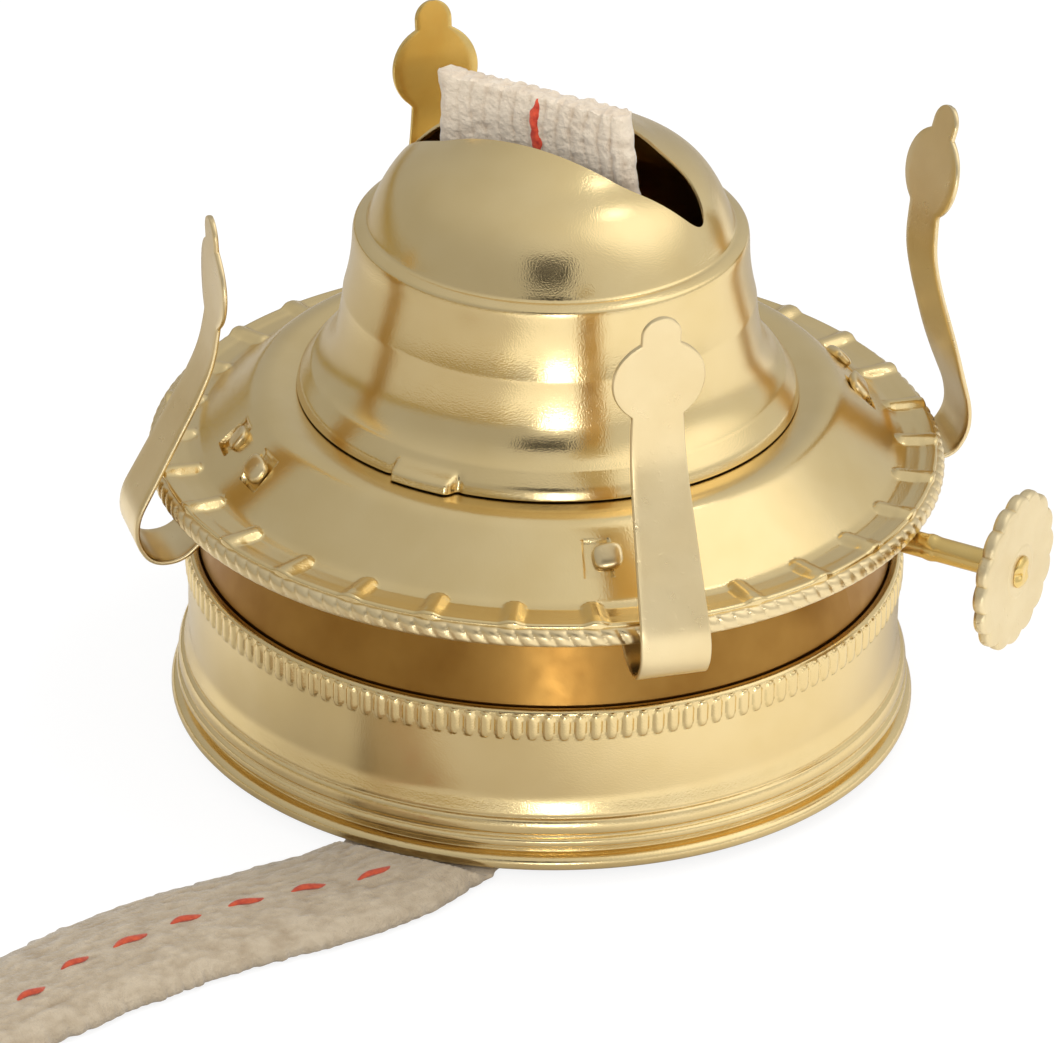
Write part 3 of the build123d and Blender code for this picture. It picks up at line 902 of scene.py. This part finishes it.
WICK_X = -1.4
WICK_LOW = 15.8
WICK_TOP = 65.2


def wick_section(half_width, half_thick, across_steps):
    """(side, out) points round a flat wick's section, with round selvedges."""
    side = np.linspace(-1.0, 1.0, across_steps)
    bend = np.radians([65.0, 32.0, 0.0, -32.0, -65.0])
    inner = half_width - half_thick
    front = np.stack([side * inner, np.full(across_steps, half_thick)], axis=1)
    right = np.stack([inner + half_thick * np.cos(bend), half_thick * np.sin(bend)], axis=1)
    return np.concatenate([front, right, front[::-1] * (1, -1), right[::-1] * (-1, 1)])


def yarn_relief(side, along, seed):
    """Height, from 0 to 1, of the plump yarns that run along the wick."""
    pitch = 1.57
    lean = 0.22 * np.sin(along * 0.9 + seed) + 0.3 * ripple(side, along, seed + 0.0 * side, 3.0)
    column = (side + lean) / pitch
    number = np.floor(column)
    across = np.abs(column - number - 0.5) * 2.0
    return np.sqrt(np.clip(1.0 - across**2.4, 0.0, 1.0))


def make_wick():
    section = wick_section(10.9, WICK_THICK / 2, 120)
    heights = np.concatenate([np.arange(WICK_LOW, 50.0, 1.6), np.arange(50.0, WICK_TOP - 0.5, 0.16)])
    heights = np.append(heights, WICK_TOP)
    side = section[None, :, 0] + 0.0 * heights[:, None]
    out = section[None, :, 1] + 0.0 * heights[:, None]
    z = heights[:, None] + 0.0 * side
    face = np.sign(out)
    yarn = yarn_relief(side + 7.0 * face, z, 2.0)
    visible = blend_in(z, 50.0, 53.0)
    fluff = ripple(side, z, out * 3.0, 0.9) + 0.5 * ripple(side, z, out * 3.0, 0.4)
    out = out + face * visible * (0.24 * (yarn - 0.75) + 0.17 * fluff)
    share = blend_in(z, WICK_TOP - 9.0, WICK_TOP)
    wavy = 0.35 * ripple(side * 0.0, z, 0.0 * z + 4.0, 1.6) * visible
    worn = 1.1 * blend_in(side, 6.5, 10.5) * share + wavy
    right_edge = worn * blend_in(side, 6.0, 10.5)
    left_edge = worn * 0.5 * blend_in(-side, 8.0, 10.5)
    side = side - np.where(side > 0.0, right_edge, left_edge)
    flare = blend_in(z, WICK_TOP - 2.5, WICK_TOP)
    side = side - 0.4 * flare * blend_in(-side, 8.5, 10.8)
    ragged = 0.28 * ripple(side, 0.0 * z, out, 1.1) + 0.20 * ripple(side, 0.0 * z, out, 0.45)
    z = z + ragged * blend_in(z, WICK_TOP - 1.4, WICK_TOP)
    # Painted shade, kept in the depth attribute: darker between the yarns and in the hollows of the fluff,
    # and darker lower down, towards the slot.
    shade_below = 0.3 * (1.0 - blend_in(z - 0.12 * side, 55.5, 60.5))
    painted_shades = np.where(visible > 0.0, 0.38 + 0.42 * yarn + 0.2 * fluff - shade_below, 0.5)
    rows = [np.stack([side + WICK_X, -out, z], axis=-1)]
    painted_shade_rows = [painted_shades]
    top = rows[0][-1].copy()
    for shrink, rise in ((0.80, 0.10), (0.5, 0.16), (0.15, 0.12), (0.0, 0.10)):
        ring = top.copy()
        ring[:, 1] *= shrink
        lump = ripple(ring[:, 0], ring[:, 1], np.full(len(ring), 7.0), 0.6)
        crest = WICK_TOP + 0.25 * ripple(ring[:, 0], 0.0 * lump, 3.0 + 0.0 * lump, 1.2)
        ring[:, 2] = shrink * ring[:, 2] + (1.0 - shrink) * crest + rise + 0.16 * lump
        rows.append(ring[None])
        # Painted shade on the wick's top: darker between its lumps.
        painted_shade_rows.append((0.62 + 0.25 * lump)[None])
    grid = np.concatenate(rows)
    faces = skin(grid)
    faces.append(tuple(range(grid.shape[1]))[::-1])
    new_piece("wick_woven", grid, faces, "wick", COTTON, ["wick"], sharp=80.0,
              painted_shades=np.concatenate(painted_shade_rows))


def stitch(points, normals, sides, half_width, height):
    """A plump stitch of red thread along a line: rows of points, with pointed ends."""
    count = len(points)
    rows = []
    for i in range(count):
        taper = sin(pi * (0.04 + 0.92 * i / (count - 1))) ** 0.6
        ring = []
        for k in range(10):
            a = 2 * pi * k / 10
            aside = sides[i] * (half_width[i] * taper * cos(a))
            ring.append(points[i] + aside + normals[i] * (height * taper * sin(a)))
        rows.append(ring)
    return np.array(rows)


def joined(grids):
    """Several closed tubes of points as one list of points and faces, with their ends filled."""
    points = []
    faces = []
    start = 0
    for grid in grids:
        count, width = grid.shape[:2]
        faces += [tuple(start + k for k in quad) for quad in skin(grid)]
        faces.append(tuple(start + k for k in range(width)))
        faces.append(tuple(start + (count - 1) * width + k for k in range(width)))
        points.append(grid.reshape(-1, 3))
        start += count * width
    return np.concatenate(points), faces


def make_wick_tracer():
    grids = []
    for low, high in ((58.3, 65.25), (51.6, 56.4)):
        z = np.linspace(low, high, 34)
        x = -1.3 + 0.22 * np.sin((z - low) * 1.05) + 0.05 * np.sin(z * 5.0)
        points = np.stack([x, np.full_like(z, -1.22), z], axis=1)
        normals = np.tile([0.0, -1.0, 0.0], (len(z), 1))
        sides = np.tile([1.0, 0.0, 0.0], (len(z), 1))
        half = 0.52 + 0.12 * np.sin(z * 2.1)
        grids.append(stitch(points, normals, sides, half, 0.24))
    points, faces = joined(grids)
    new_piece("wick_tracer_thread", points, faces, "wick", RED)


def tail_centreline():
    """Points along the loose wick's smooth centreline, in millimetres."""
    data = bpy.data.curves.new("tail_route", "CURVE")
    data.dimensions = "3D"
    spline = data.splines.new("NURBS")
    spline.points.add(len(TAIL_ROUTE) - 1)
    for point, place in zip(spline.points, TAIL_ROUTE):
        point.co = (*place, 1.0)
    spline.order_u = 3
    spline.use_endpoint_u = True
    spline.resolution_u = 40
    carrier = bpy.data.objects.new("tail_route", data)
    line = bpy.data.meshes.new_from_object(carrier)
    points = np.array([v.co for v in line.vertices])
    bpy.data.objects.remove(carrier)
    return points / MM


def tail_frames(line):
    """Directions along, across and out of the loose wick's upper face at each point."""
    along = np.gradient(line, axis=0)
    along /= np.linalg.norm(along, axis=1)[:, None]
    across = np.cross([0.0, 0.0, 1.0], along)
    across /= np.linalg.norm(across, axis=1)[:, None]
    return along, across, np.cross(along, across)


def tail_half_width(distance):
    """Spread by the tube at first, then slack and narrower."""
    spread = 1.0 - blend_in(distance, 4.0, 26.0)
    return TAIL_WIDTH / 2 + (TUBE_WICK_WIDTH - TAIL_WIDTH) / 2 * spread


def rim_limit(x, y):
    """The height under which the wick is squeezed where it passes below the collar's rim."""
    radius = np.hypot(x, y)
    return -0.08 + 2.8 * (blend_in(radius, 37.3, 40.4) + blend_in(-radius, -34.0, -30.0))


def make_wick_tail():
    path = tail_centreline()
    line = resampled(path, 520)
    along, across, normal = tail_frames(line)
    distance = np.linspace(0.0, np.linalg.norm(np.diff(path, axis=0), axis=1).sum(), len(line))
    half = tail_half_width(distance)
    middle = 0.55 * blend_in(distance, 30.0, 48.0)
    slack = blend_in(distance, 8.0, 26.0)
    top_steps = 84
    bottom_steps = 30
    share_top = np.linspace(-1.0, 1.0, top_steps)
    share_bottom = np.linspace(1.0, -1.0, bottom_steps + 2)[1:-1]
    share = np.concatenate([share_top, share_bottom])
    is_top = np.arange(len(share)) < top_steps
    side = share[None, :] * (half - middle)[:, None] + 0.9 * middle[:, None]
    run = distance[:, None] + 0.0 * side
    side = side * (1.0 - 0.12 * blend_in(run, 70.0, 90.0) * (side > 0.0))
    round_edge = np.clip(1.0 - np.abs(share) ** 5, 0.0, 1.0) ** 0.5
    crown = (2.25 * slack[:, None] + 1.2 * (1.0 - slack[:, None])) * (1.0 - 0.30 * slack[:, None] * share**2)
    top_height = -0.35 + (crown + 0.35) * round_edge
    bottom_height = -0.35 - 0.83 * round_edge
    height = np.where(is_top, top_height, bottom_height)
    skew = run + 0.5 * side
    bumps = ripple(side / 0.75, skew / 1.9, 0.0 * run, 1.3)
    lumps = ripple(side, run, 5.0 + 0.0 * run, 2.6)
    fluff = ripple(side / 0.75, skew / 1.5, 3.0 + 0.0 * run, 0.62)
    beside_tracer = 1.0 - 0.7 * np.exp(-(((side - 1.3) / 1.0) ** 2))
    relief = (0.20 * bumps + 0.10 * lumps + 0.13 * fluff) * beside_tracer
    height = height + is_top * round_edge * slack[:, None] * relief
    nubs = ripple(run * 1.0, np.sign(side) * 9.0, 0.0 * run, 1.0)
    wander = ripple(run * 1.0, np.sign(side) * 5.0, 0.0 * run, 4.5)
    selvedge = blend_in(np.abs(share), 0.80, 1.0) * slack[:, None]
    side = side + np.sign(side) * selvedge * (0.5 * nubs + 0.45 * wander)
    points = line[:, None, :] + across[:, None, :] * side[..., None] + normal[:, None, :] * height[..., None]
    limit = rim_limit(points[..., 0], points[..., 1])
    points[..., 2] = np.where(points[..., 1] < -9.0, np.minimum(points[..., 2], limit), points[..., 2])
    points[..., 2] = np.maximum(points[..., 2], FLOOR_Z)
    # Painted shade: darker in the hollows of the bumps, lumps and fluff, and lighter along one edge.
    painted_shades = 0.52 + 0.26 * bumps + 0.10 * lumps + 0.26 * fluff + 0.12 * blend_in(share, 0.5, 1.0)
    faces = skin(points)
    width = points.shape[1]
    faces.append(tuple(range(width)))
    faces.append(tuple((len(points) - 1) * width + k for k in range(width)))
    tail = new_piece("wick_loose_end", points, faces, "base", TAIL_COTTON, ["wick_tail"],
                     sharp=80.0, painted_shades=painted_shades)
    tracer = make_tail_tracer(line, across, distance)


def make_tail_tracer(line, across, distance):
    """Red stitches that show at even spaces along the loose wick's upper face."""
    grids = []
    up = np.array([0.0, 0.0, 1.0])
    first = 48.1
    count = int((distance[-1] - first) / STITCH_PITCH)
    rng = np.random.default_rng(7)
    for i in range(count):
        middle = first + STITCH_PITCH * i
        length = 3.3 + 0.8 * rng.random()
        wobble = 0.4 * (rng.random() - 0.5)
        slant = 0.6 * (rng.random() - 0.5)
        s = np.linspace(middle - length / 2, middle + length / 2, 16)
        place = np.stack([np.interp(s, distance, line[:, k]) for k in range(3)], axis=1)
        aside = np.stack([np.interp(s, distance, across[:, k]) for k in range(3)], axis=1)
        share = (s - s[0]) / length
        drift = 1.5 * (1.0 - blend_in(middle, 44.0, 58.0)) + 1.5 * blend_in(middle, 82.0, 90.0)
        offset = 0.95 + drift + wobble + slant * (share - 0.5) + 0.16 * np.sin(2 * pi * share)
        arch = 2.16 + 0.22 * np.sin(pi * share)
        points = place + aside * offset[:, None] + up * arch[:, None]
        normals = np.tile(up, (len(s), 1))
        half = np.full(len(s), 0.36 + 0.06 * rng.random())
        grids.append(stitch(points, normals, aside, half, 0.3))
    points, faces = joined(grids)
    return new_piece("wick_tail_tracer_thread", points, faces, "base", TAIL_RED)


# Assembly ----------------------------------------------------------------------------------


def paint_cad_nodes():
    """Gives the inner parts, which keep their CAD shapes, brass darkened with painted shade."""
    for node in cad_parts.values():
        node.data.materials.clear()
        node.data.materials.append(PLAIN_BRASS_PAINTED_SHADE)


add_camera()
make_wick_tail()
light_scene()
make_collar()
make_gallery_plate()
make_corded_rim()
make_dome()
for prong_number in (1, 2, 3, 4):
    make_prong(prong_number)
make_spindle()
make_thumb_wheel()
make_wick()
make_wick_tracer()
paint_cad_nodes()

Given exercise:
Give back the listing exactly, please, from its first line to the line containing "return np.sqrt(np.clip(1.0 - across**2.4, 0.0, 1.0))", inclusive, and nothing past that line.

Answer to this problem:
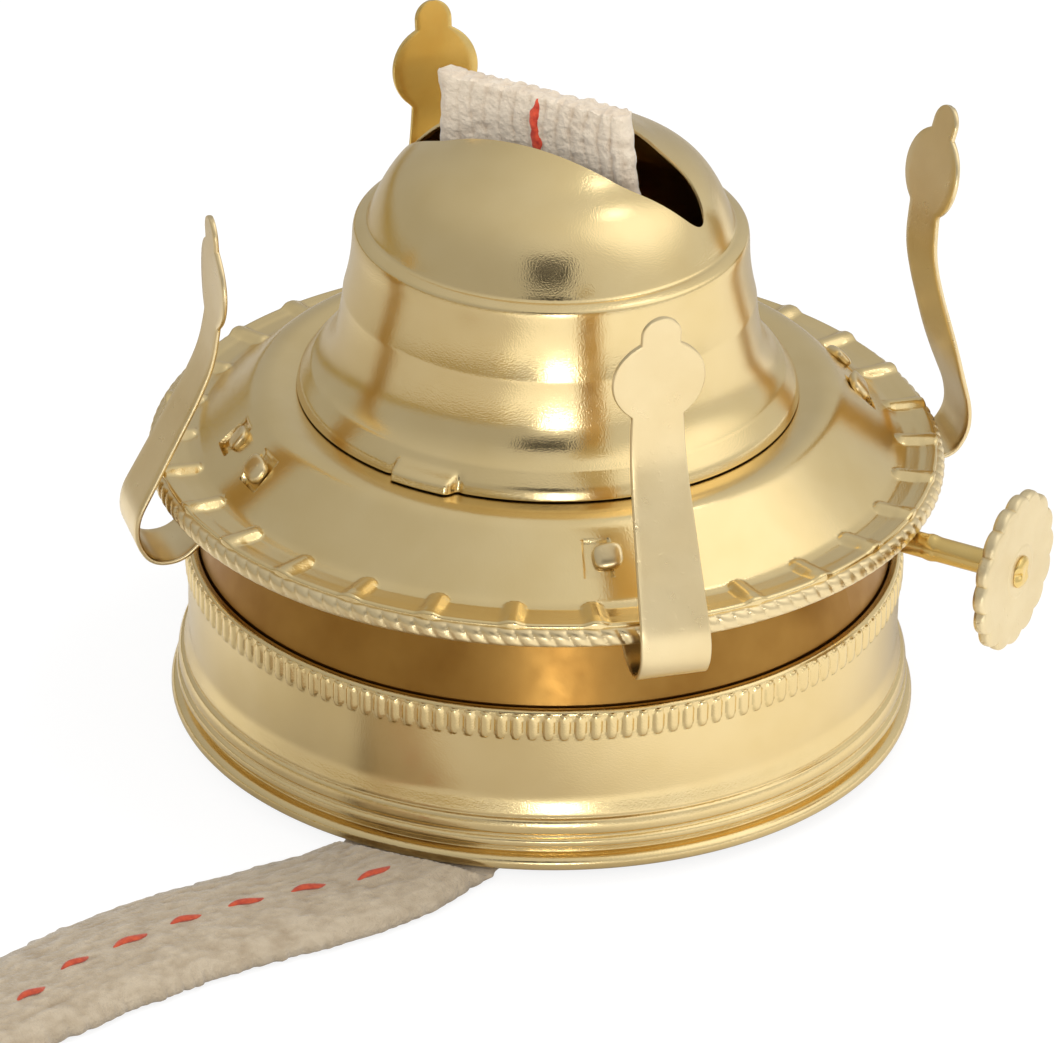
Write part 3 of the build123d and Blender code for this picture. It picks up at line 902 of scene.py. This part finishes it.
WICK_X = -1.4
WICK_LOW = 15.8
WICK_TOP = 65.2


def wick_section(half_width, half_thick, across_steps):
    """(side, out) points round a flat wick's section, with round selvedges."""
    side = np.linspace(-1.0, 1.0, across_steps)
    bend = np.radians([65.0, 32.0, 0.0, -32.0, -65.0])
    inner = half_width - half_thick
    front = np.stack([side * inner, np.full(across_steps, half_thick)], axis=1)
    right = np.stack([inner + half_thick * np.cos(bend), half_thick * np.sin(bend)], axis=1)
    return np.concatenate([front, right, front[::-1] * (1, -1), right[::-1] * (-1, 1)])


def yarn_relief(side, along, seed):
    """Height, from 0 to 1, of the plump yarns that run along the wick."""
    pitch = 1.57
    lean = 0.22 * np.sin(along * 0.9 + seed) + 0.3 * ripple(side, along, seed + 0.0 * side, 3.0)
    column = (side + lean) / pitch
    number = np.floor(column)
    across = np.abs(column - number - 0.5) * 2.0
    return np.sqrt(np.clip(1.0 - across**2.4, 0.0, 1.0))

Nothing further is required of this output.